In a packed meeting room in the back of the Benton County Library last Thursday, the who’s who of Corvallis City Planning rubbed elbows with local environmental researchers and advocates. The Environmental Issues Advisory Committee held its yearly public meeting, aimed at bringing technical expertise and public comment to planners and visionaries with public policy influence.
The committee is charged with aiding county officials in shaping and implementing environmentally sound policies. This year’s meeting resonated with the excitement and urgency of a growing climate crisis. A diverse group of city staffers and officials that included all three Benton County commissioners listened attentively as three experts rolled out climate change adaptation plans.
Public Health’s Brian Cooke talked about the challenge of planning for climate-related catastrophe in Benton County. Eventually, Cooke found himself drafting climate change plans that jived with his background in emergency preparedness planning. ”There was no real way of coming at the planning itself, until I went with what I was familiar with,” he said.
Cooke also addressed the concerns of climate skeptics, and urged pragmatism when preparing public policy for climate change-related disasters. “What if it happens, and the county didn’t do anything about it? We’ve got egg on our face.”

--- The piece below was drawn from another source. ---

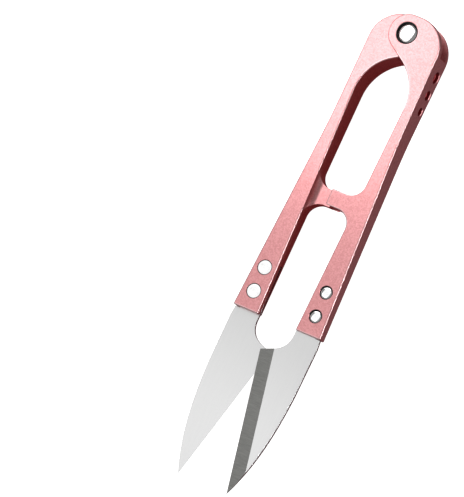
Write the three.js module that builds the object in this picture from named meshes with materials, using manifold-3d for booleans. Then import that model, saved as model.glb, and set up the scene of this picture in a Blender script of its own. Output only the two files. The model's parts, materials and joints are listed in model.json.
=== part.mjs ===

Oregon State ecology professor Richard Waring also gave a presentation.
“You don’t know how lucky you are, living in the Willamette Valley,” Waring chuckled. He referred to the area between the Cascades and the Coast Range as one of the areas projected to be most sheltered from the effects of climate change.
“Western Oregon shows relatively little change in the mean temperature, but a lot of spatial variety. We are in a bubble,” he said.
Waring’s talk focused on preparing forests for coming fires and floods. He encouraged policy planners to use incidents like September’s Chip Ross fire as a way to get the public on board with more responsible forest management plans.
OSU engineering professor Dave Bella rounded out the evening with a talk about car-free community planning. Bella rolled out his plans for a car-free community west of the OSU campus.
Bella connected Corvallis’ need for a car-free community with, “We have to have an outstanding example. Corvallis is a very car-friendly place. This is car heaven!”
While car-dependent living can be the results of habits, Bella argued that surroundings play a central role in determining how people commute and run errands. “Behaviors arrive because of the infrastructures that we’ve built.”